A Currency for Collaboration
The pace of technology development today is driven by many things. But one major factor is the embracing of “open innovation” – the sharing knowledge and insights between organisations to create something new. Open innovation is not new, but in the interconnected world we live in, opportunities to collaborate have never been more abundant.
Believe it or not, intellectual property rights, particularly patents, are a critical enabler of open innovation. Joint ventures are built upon the licencing of complementary IP rights owned by the parties. Corporate partners sponsor PhD positions at academic institutions on the understanding that they will get first dibs on the resulting IP. Start-ups feel comfortable working with larger, better resourced companies because they have filed patents to the background IP.
The so-called “patent bargain” is fairly well known - tell the world about an invention, in the hope of securing a monopoly right capable of preventing others using it. In this bargain, the disclosure of the invention is generally regarded as the valuable bit for innovation. But this is too simplistic a view.
Actually, in a world of open innovation, the value to innovation is arguably provided less by the disclosure and more by the reduction of risk that the patent right itself provides. In a collaboration, exchange of technical information is inevitable, regardless of whether it has or has not been disclosed in a patent. However, trusting a third party with your valuable intellectual property inherently comes with risks. In this context, patents can clarify the background IP that each party brings to the table and provide additional security over the exchange of IP between parties. And entitlement to future patents in the IP generated from the collaboration ensures that the parties have control over the output too. In this way, IP rights de-risk IP transactions, which increases the ease with which collaborations can be formed and new innovations can be developed.
As for the monopoly – generally seen as the down side of the patent bargain for innovation - that is usually not as stifling for innovation as one might assume. Only a tiny fraction of a percent of patents are ever enforced in court. In reality, the existence of competing and overlapping patent rights, more often than not, result in a complex stalemate between rights holders settled in a board room. This might result in collaboration, licencing, or a design-around – all leading to more innovation. Patents are not a blunt legal instrument, they are a nuanced business tool.

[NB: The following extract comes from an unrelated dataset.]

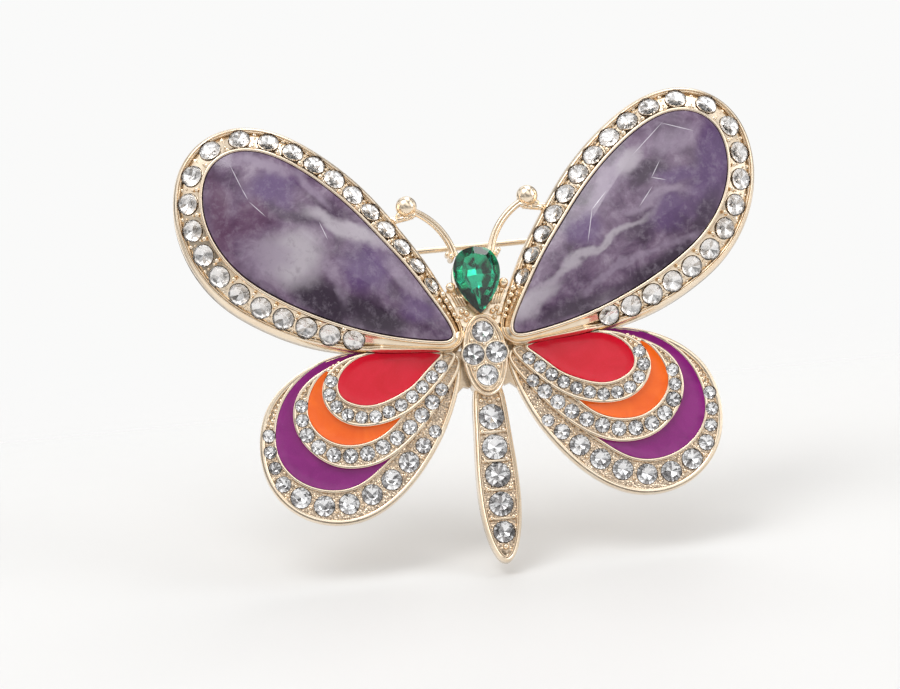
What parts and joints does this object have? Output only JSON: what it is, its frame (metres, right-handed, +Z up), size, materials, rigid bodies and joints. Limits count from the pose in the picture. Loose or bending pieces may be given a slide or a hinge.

If you are not at the coalface, it does seem counter-intuitive that a monopoly right is a driver for innovation. But once you understand how patents are actually used in today’s business context, you can begin to understand how important they are to successful collaboration. As a business, would you start a joint venture, sponsor an academic research project, or enter into a partnership if there was a risk of losing control over your existing IP or new, arising IP?
In a way, patent rights can be seen as a currency for collaboration, and for innovation.